--- Start of SUPPLIED INFORMATION ---

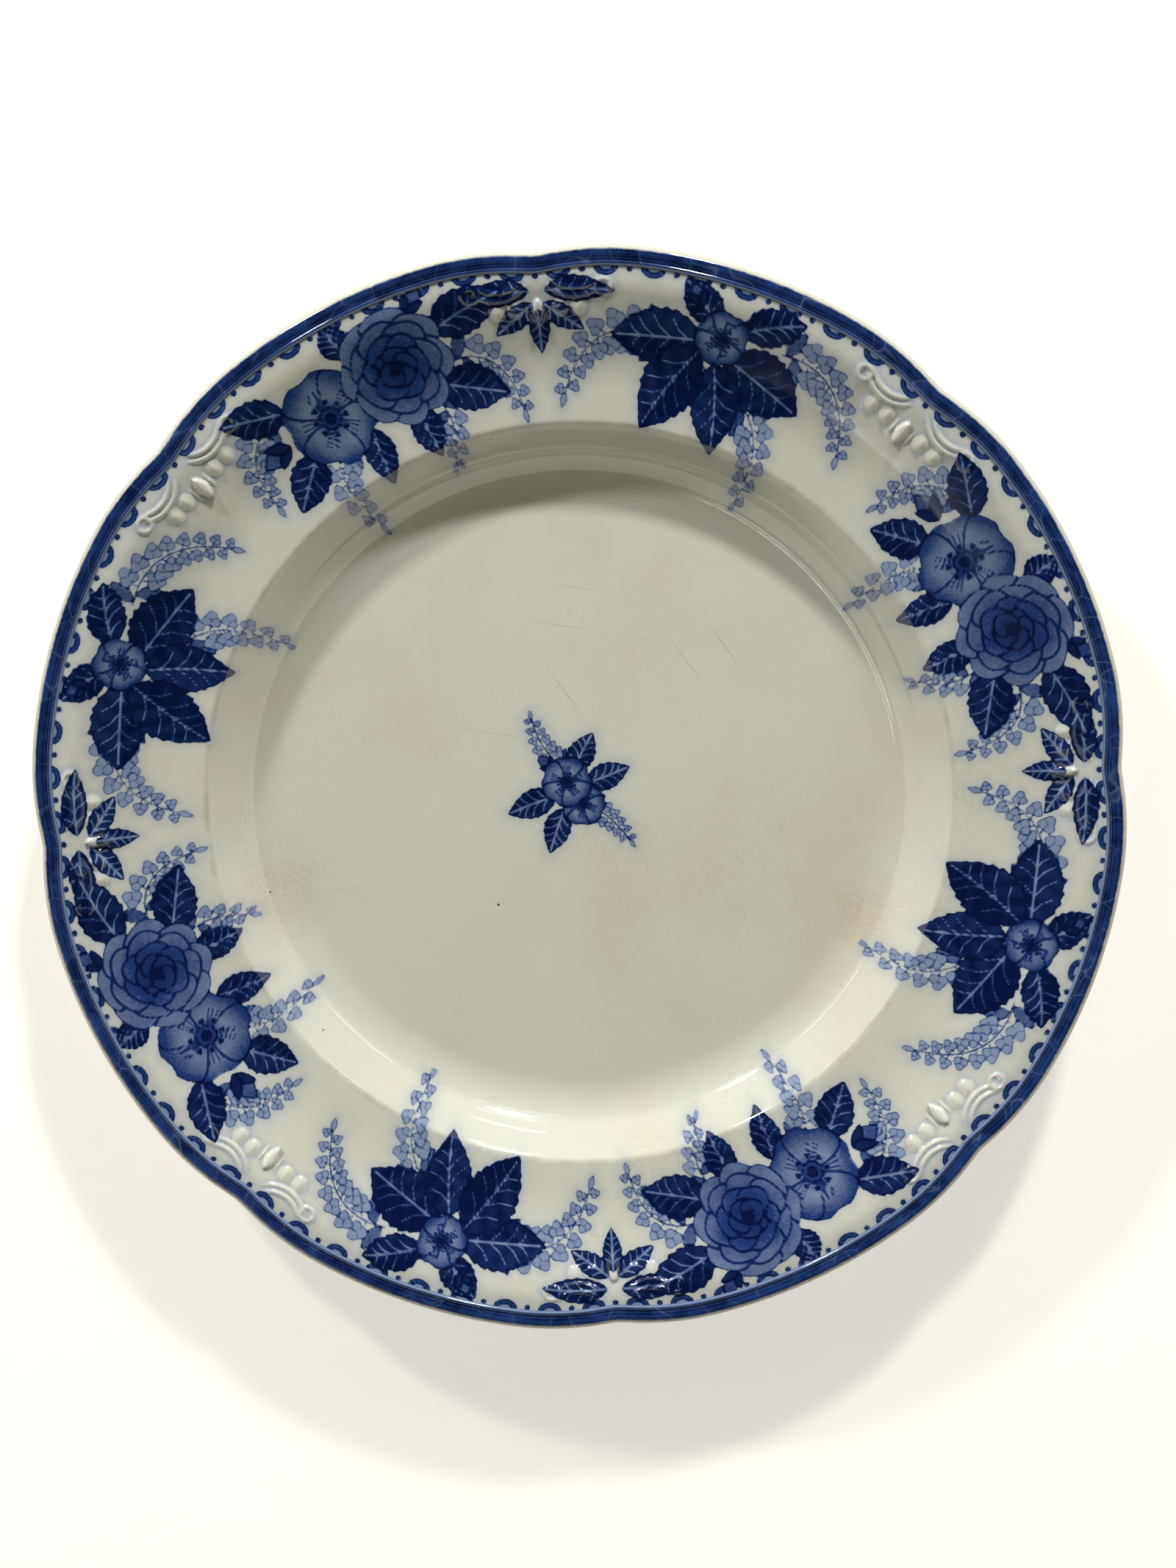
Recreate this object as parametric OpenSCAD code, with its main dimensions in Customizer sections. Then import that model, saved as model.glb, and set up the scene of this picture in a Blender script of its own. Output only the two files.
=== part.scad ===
// Dinner plate with an eight-lobed edge, a deep well and moulded ornaments at
// the notches. Z = 0 is the table, the origin is the centre of the foot ring.

/* [Plate] */
// Diameter across the lobes
plate_d = 260; // [230:1:290]
// Height of the edge above the table
plate_h = 28; // [26:0.5:32]
// Thickness of the rim and of the well's wall
wall_t = 4.2; // [3.4:0.1:4.8]

/* [Well] */
// Height above the table of the crease, where the rim turns down into the well
crease_h = 17.5; // [15:0.5:19]
// Thickness of the floor
floor_t = 4; // [3:0.1:5]
// Slope of the well's wall, in degrees from level
wall_slope = 45; // [40:1:55]
// Radius of the sweep from the floor up into the wall
sweep_r = 15; // [8:0.5:18]
// Radius that rounds the crease
crease_round = 2.5; // [1:0.1:4]

/* [Rim] */
// Width of the rim, from the crease to the edge band
rim_w = 35; // [32:0.5:40]
// Width of the flatter shoulder outside the crease
shoulder_w = 13; // [8:0.5:16]
// Slope of the shoulder, in degrees
shoulder_slope = 8; // [4:0.5:12]
// Radius that blends the shoulder into the rim
shoulder_round = 45; // [20:1:60]
// Width of the nearly level land beside the edge band
land_w = 4; // [3:0.5:6]
// Slope of the land, in degrees
land_slope = 5; // [3:0.5:8]

/* [Lobed edge] */
// Number of lobes, with a notch and an ornament between each two
lobes = 8; // [6:1:10]
// Depth of a notch below the lobes
notch_depth = 2; // [1:0.1:3]
// Angle from a notch to where its arc joins the lobe
notch_spread = 11; // [8:0.5:14]
// Width of the edge band
edge_w = 5; // [4:0.1:6]
// Thickness of the rounded edge
edge_t = 4; // [3:0.1:4.6]
// Rise of the edge's crown above the rim beside it
edge_rise = 0.7; // [0.3:0.1:1.2]
// Radius of the bead along the inner side of the band
bead_r = 0.6; // [0.4:0.05:0.9]

/* [Foot ring] */
// Height of the foot ring
foot_h = 2; // [1.5:0.1:3]
// Width of the foot ring
foot_w = 4.4; // [3:0.1:6]
// Radius that rounds the foot's two lower edges
foot_round = 1; // [0.5:0.1:1.4]
// Ledge between the foot ring and the heel of the wall
heel_w = 1; // [0.5:0.1:2]

/* [Ornaments] */
// Length of the bud on the notch's line
bud_len = 6.4; // [5:0.1:8]
// Width of the bud
bud_w = 3.4; // [2.5:0.1:4.5]
// Height of the bud above the rim
bud_h = 1.1; // [0.8:0.05:1.2]
// Distance from the edge band to the middle of the bud
bud_at = 8.6; // [7.5:0.1:10]
// Radius of the scrolls' outer ribs
scroll_r = 9; // [8:0.1:10]
// Distance between a scroll's two ribs
rib_gap = 1.7; // [1.4:0.1:2.2]
// Radius of a rib's round section
rib_r = 0.6; // [0.4:0.05:0.7]
// Radius of the curl that ends a scroll
curl_r = 1.7; // [1.3:0.1:2]
// Radius of the petals between the scrolls and the bud
petal_r = 2; // [1.5:0.1:2.4]
// Height of the petals above the rim
petal_h = 0.7; // [0.5:0.05:0.9]

/* [Hidden] */
$fn = 48;
// Facets of the large turned faces, where OpenSCAD shows them
round_fn = 720;

glaze = "ivory";
cobalt = "midnightblue";
biscuit = "tan";

lobe_r = plate_d / 2;
notch_r = lobe_r - notch_depth;
pitch = 360 / lobes;
// Points of the outline round one lobe, crowded towards the notches
steps = 24;
crowding = 0.12;

// Upper outline of the section, from the axis outwards
floor_h = foot_h + floor_t;
wall_run = (crease_h - floor_h) / tan(wall_slope);
seat_r = lobe_r - edge_w;
seat_h = plate_h - edge_rise;
crease_r = seat_r - rim_w;
rim_r = crease_r + shoulder_w;
rim_h = crease_h + shoulder_w * tan(shoulder_slope);
land_r = seat_r - land_w;
land_h = seat_h - land_w * tan(land_slope);
rim_slope = atan2(land_h - rim_h, land_r - rim_r);

floor_mid = [0, floor_h];
floor_end = [crease_r - wall_run, floor_h];
crease = [crease_r, crease_h];
rim_start = [rim_r, rim_h];
land_start = [land_r, land_h];

// Lower outline, each line wall_t below its upper one
under_wall = crease_h - wall_t / cos(wall_slope) - crease_r * tan(wall_slope);
under_shoulder = crease_h - wall_t / cos(shoulder_slope) - crease_r * tan(shoulder_slope);
under_rim = rim_h - wall_t / cos(rim_slope) - rim_r * tan(rim_slope);
heel = [(foot_h - under_wall) / tan(wall_slope), foot_h];
under_crease = meet(wall_slope, under_wall, shoulder_slope, under_shoulder);
under_bend = meet(shoulder_slope, under_shoulder, rim_slope, under_rim);
seat_foot = [seat_r, seat_h - edge_t];
under_land = [land_r, under_rim + land_r * tan(rim_slope)];
heel_round = 4;
under_round = 8;

// The section runs on past the seat, and the lobed outline cuts it there
beyond_r = seat_r + 1;
beyond_foot = [beyond_r, land_under(beyond_r)];
beyond_top = [beyond_r, land_top(beyond_r)];

foot_out = heel.x - heel_w;
lip_r = edge_t / 2;
bead_at = bead_r * 1.2;

// Places on the rim, inward from the edge band and round from the notch's line
scroll_in = 5;
scroll_at = 9;
scroll_tip = 10;
curl_in = 2.6;
curl_at = 16;
petal_in = scroll_in + rib_r + petal_r + 0.1;
petal_at = 5.6;
petal_gap = 2 * petal_r + 0.5;
sepal_gap = 0.8;
sepal_arc = 6;
sepal_r = 0.4;

// Where two lines of a given slope and height on the axis cross
function meet(slope_a, height_a, slope_b, height_b) =
    let (r = (height_b - height_a) / (tan(slope_a) - tan(slope_b)))
    [r, height_a + r * tan(slope_a)];

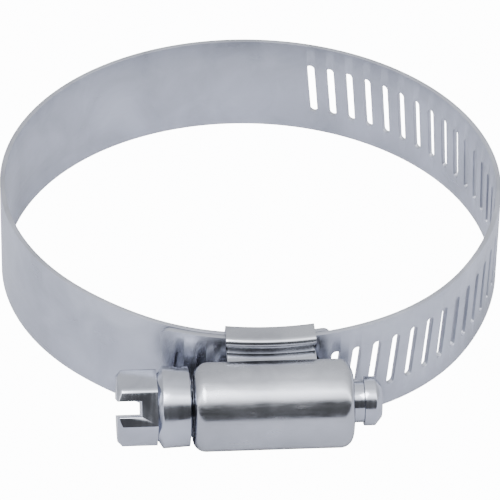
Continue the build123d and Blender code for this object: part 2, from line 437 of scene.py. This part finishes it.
def half_strip(name, keep_start):
    """The strip on one side of the seam, capped there, with its flat place remembered."""
    half = bpy.data.objects.new(name, band.data.copy())
    half.data.name = name
    bpy.context.scene.collection.objects.link(half)
    pick_all(half)
    bpy.ops.mesh.bisect(
        plane_co=(seam, 0, 0), plane_no=(1, 0, 0), use_fill=True,
        clear_outer=keep_start, clear_inner=not keep_start, threshold=TINY,
    )
    bpy.ops.object.mode_set(mode="OBJECT")
    grain = half.data.attributes.new("grain", "FLOAT_VECTOR", "POINT")
    places = [0.0] * (3 * len(half.data.vertices))
    half.data.vertices.foreach_get("co", places)
    grain.data.foreach_set("vector", places)
    bend = half.modifiers.new("bend", "CURVE")
    bend.object = line
    bend.deform_axis = "POS_X"
    settle(half)
    return smooth(half)


slotted_half = half_strip("band_slotted_half", True)
plain_half = half_strip("band_plain_half", False)
for spent in (band, line):
    bpy.data.objects.remove(spent)

# %% [markdown]
# ### The lock dimples
#
# The plain end can't slide out of the saddle because two round dimples, pressed through it, sit
# in two holes of the saddle. Each is a short cylinder with a rounded rim, turned to point at the
# loop's axis, and joined to the strip that it is pressed from.

# %% Two dimples on the plain end
DIMPLE_RADIUS = 1.1 * MM
DIMPLE_OFFSET = 2.6 * MM
DIMPLE_DEPTH = 0.85 * MM
DIMPLE_RIM = 0.2 * MM
DIMPLE_SIDES = 40


def dimple_place(side):
    """Where a dimple's middle lies, and its turn about the loop's axis."""
    angle = side * DIMPLE_OFFSET / PLAIN_LAYER
    return round_loop(BORE + DIMPLE_DEPTH / 2, angle), angle


def dimple(side):
    """One dimple, with the rim that shows inside the saddle rounded."""
    place, angle = dimple_place(side)
    deselect_all()
    bpy.ops.mesh.primitive_cylinder_add(
        vertices=DIMPLE_SIDES, radius=DIMPLE_RADIUS, depth=DIMPLE_DEPTH
    )
    button = started("dimple")
    pick(button, "FACE", lambda centre, normal: normal.z > 0.9)
    bpy.ops.mesh.bevel(offset=DIMPLE_RIM, segments=4, affect="EDGES")
    bpy.ops.object.mode_set(mode="OBJECT")
    button.rotation_euler = (-pi / 2, 0, angle)
    button.location = place
    return settle(button)


def join(pieces, name):
    """Join pieces into one object with this name."""
    only(pieces[0])
    for piece in pieces[1:]:
        piece.select_set(True)
    bpy.ops.object.join()
    joined = bpy.context.object
    joined.name = joined.data.name = name
    return smooth(joined)


plain_half = join([plain_half, dimple(1), dimple(-1)], "band_plain_half")

# %% [markdown]
# ## The saddle
#
# The saddle is one strip of sheet, folded into a C that holds the band's two ends and the
# housing's ears. Only the fold's middle line is drawn, as a chain of points whose corners are
# bevelled into bends. Spin carries it round the loop's axis, Bisect trims the two sides flat,
# and Solidify gives the sheet its thickness on both sides of the line.


# %% A chain of points, and a spun sheet
BEND_SEGMENTS = 5
SPIN_MARGIN = 1.2
SPIN_STEPS = 36


def chain(name, points):
    """A wire through points, started from a plane that is merged to one vertex."""
    deselect_all()
    bpy.ops.mesh.primitive_plane_add(size=MM)
    wire = started(name)
    bpy.ops.object.mode_set(mode="EDIT")
    bpy.ops.mesh.select_mode(type="VERT")
    bpy.ops.mesh.select_all(action="SELECT")
    bpy.ops.mesh.merge(type="CENTER")
    bpy.ops.transform.translate(value=points[0])
    for before, after in zip(points, points[1:]):
        step = Vector(after) - Vector(before)
        bpy.ops.mesh.extrude_region_move(TRANSFORM_OT_translate={"value": step})
    bpy.ops.object.mode_set(mode="OBJECT")
    return wire


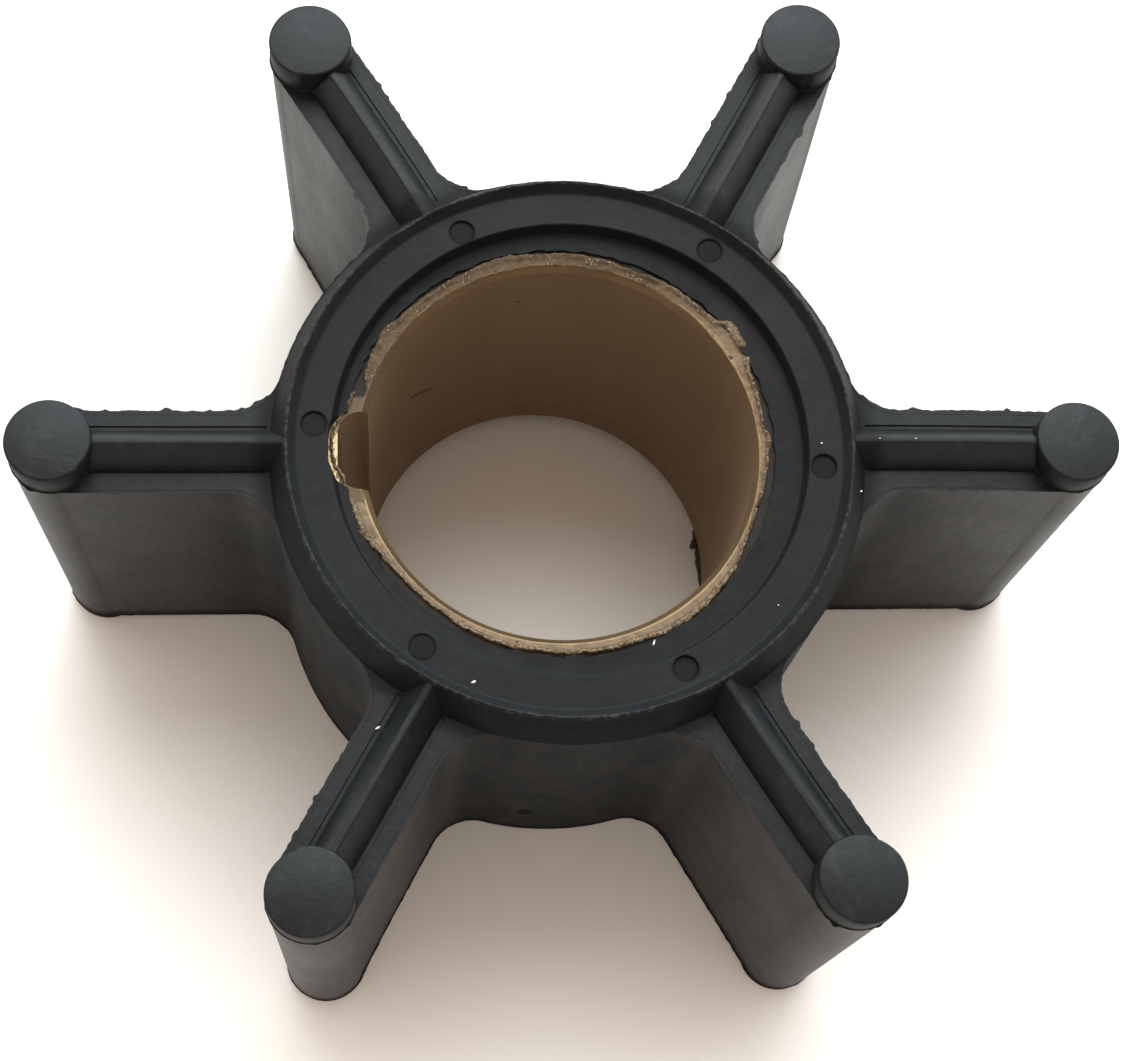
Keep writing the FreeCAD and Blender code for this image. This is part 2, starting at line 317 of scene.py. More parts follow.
def bar(name, section, start, end, pieces, rounded=()):
    """A cross-section of (sideways, height) points, pushed along X from start to end."""
    points = [(start, side, height) for side, height in section]
    piece = begin_line(name, points[0])
    draw_through(points + points[:1])
    merge_doubles()
    for side, height, width in rounded:
        round_corner(piece, lambda v: near(v.co.y, side) and near(v.co.z, height), width)
    pick_all()
    bpy.ops.mesh.edge_face_add()
    for _ in range(pieces):
        extrude(((end - start) * MM / pieces, 0, 0))
    close_up()
    leave_edit()
    return piece


def joined(first, *others):
    activate(first)
    for other in others:
        other.select_set(True)
    bpy.ops.object.join()
    return bpy.context.object


def combine(body, tool, operation):
    activate(body)
    modifier = body.modifiers.new(operation.title(), "BOOLEAN")
    modifier.operation = operation
    modifier.solver = "EXACT"
    modifier.object = tool
    bpy.ops.object.modifier_apply(modifier=modifier.name)
    bpy.data.objects.remove(tool, do_unlink=True)


def smooth(piece, degrees):
    activate(piece)
    bpy.ops.object.shade_smooth_by_angle(angle=math.radians(degrees))
    modifier = piece.modifiers.new("Even Shading", "WEIGHTED_NORMAL")
    modifier.keep_sharp = True
    bpy.ops.object.modifier_apply(modifier=modifier.name)


def finish_piece(piece, material):
    piece.data.materials.clear()
    piece.data.materials.append(material)
    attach(piece, "root")


# The rubber moulding

def hub_blank():
    feet = [(BODY_RADIUS, UPPER_SHOULDER), (BODY_RADIUS, LOWER_SHOULDER)]
    lower = [(radius, HEIGHT - height) for radius, height in reversed(HUB_END)]
    lower_corners = [(radius, HEIGHT - height, width) for radius, height, width in HUB_CORNERS]
    return turned("rubber_body", [*HUB_END, *feet, *lower, HUB_END[0]], corners=[*HUB_CORNERS, *lower_corners])


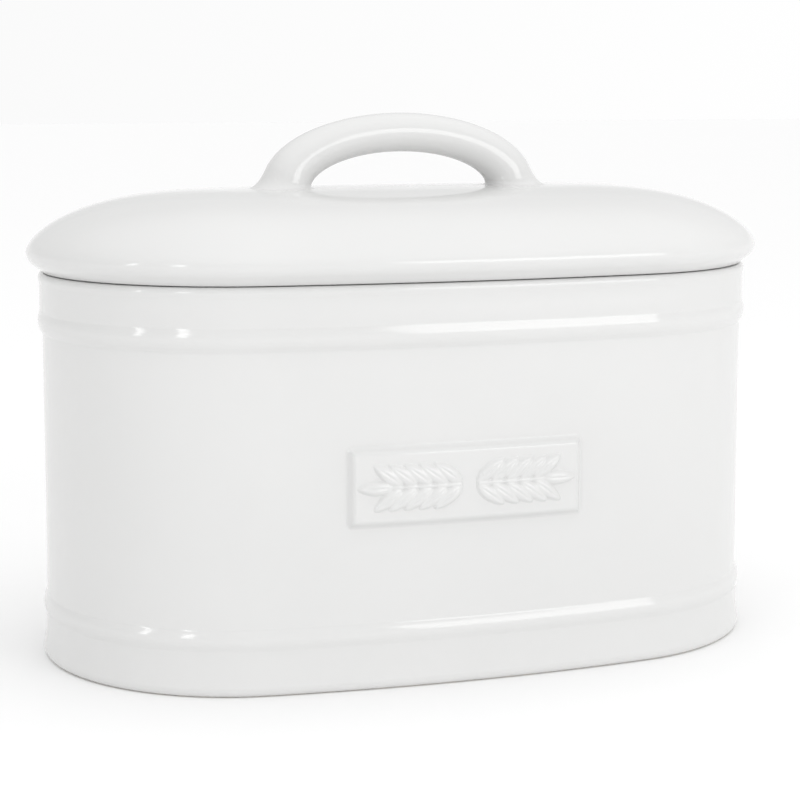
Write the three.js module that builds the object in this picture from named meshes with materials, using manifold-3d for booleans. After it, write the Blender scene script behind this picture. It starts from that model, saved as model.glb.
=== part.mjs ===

--- End of SUPPLIED INFORMATION ---

PROBLEM> What are the exact lines from the beginning of the material through the line containing "crease_round = 2.5; // [1:0.1:4]"? Write out those lines alone.

RESULT FOR THIS TASK>
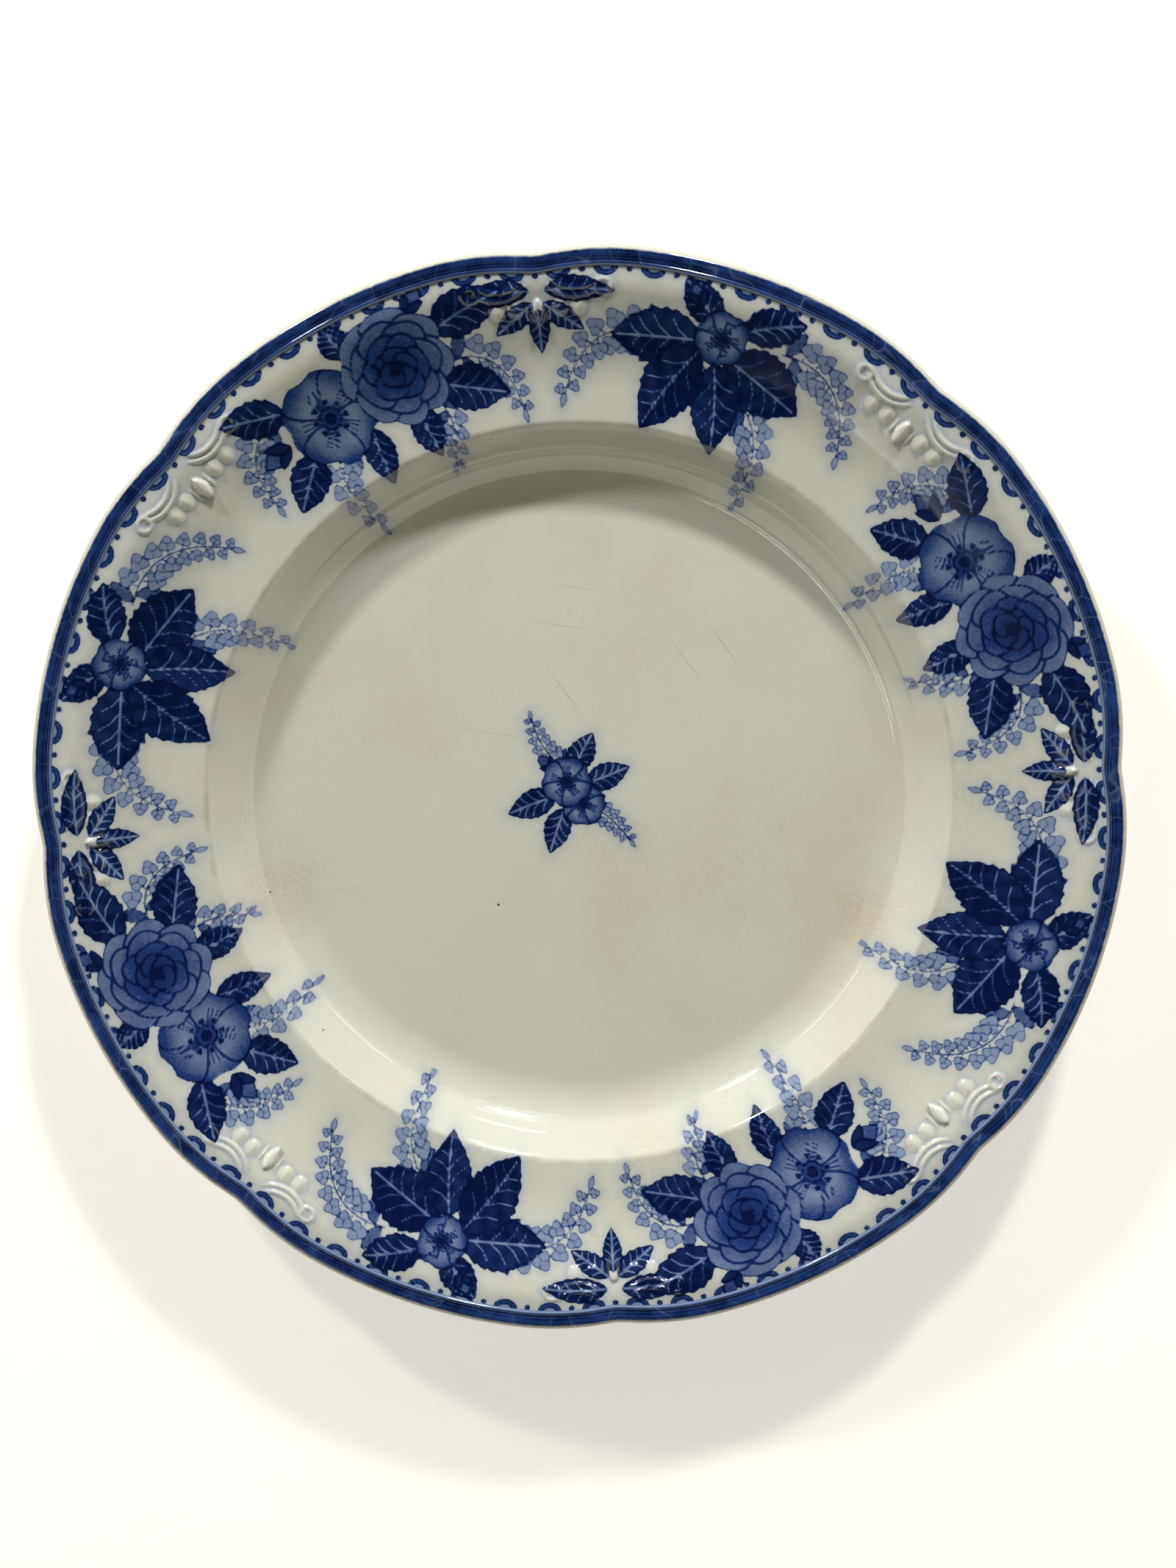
Recreate this object as parametric OpenSCAD code, with its main dimensions in Customizer sections. Then import that model, saved as model.glb, and set up the scene of this picture in a Blender script of its own. Output only the two files.
=== part.scad ===
// Dinner plate with an eight-lobed edge, a deep well and moulded ornaments at
// the notches. Z = 0 is the table, the origin is the centre of the foot ring.

/* [Plate] */
// Diameter across the lobes
plate_d = 260; // [230:1:290]
// Height of the edge above the table
plate_h = 28; // [26:0.5:32]
// Thickness of the rim and of the well's wall
wall_t = 4.2; // [3.4:0.1:4.8]

/* [Well] */
// Height above the table of the crease, where the rim turns down into the well
crease_h = 17.5; // [15:0.5:19]
// Thickness of the floor
floor_t = 4; // [3:0.1:5]
// Slope of the well's wall, in degrees from level
wall_slope = 45; // [40:1:55]
// Radius of the sweep from the floor up into the wall
sweep_r = 15; // [8:0.5:18]
// Radius that rounds the crease
crease_round = 2.5; // [1:0.1:4]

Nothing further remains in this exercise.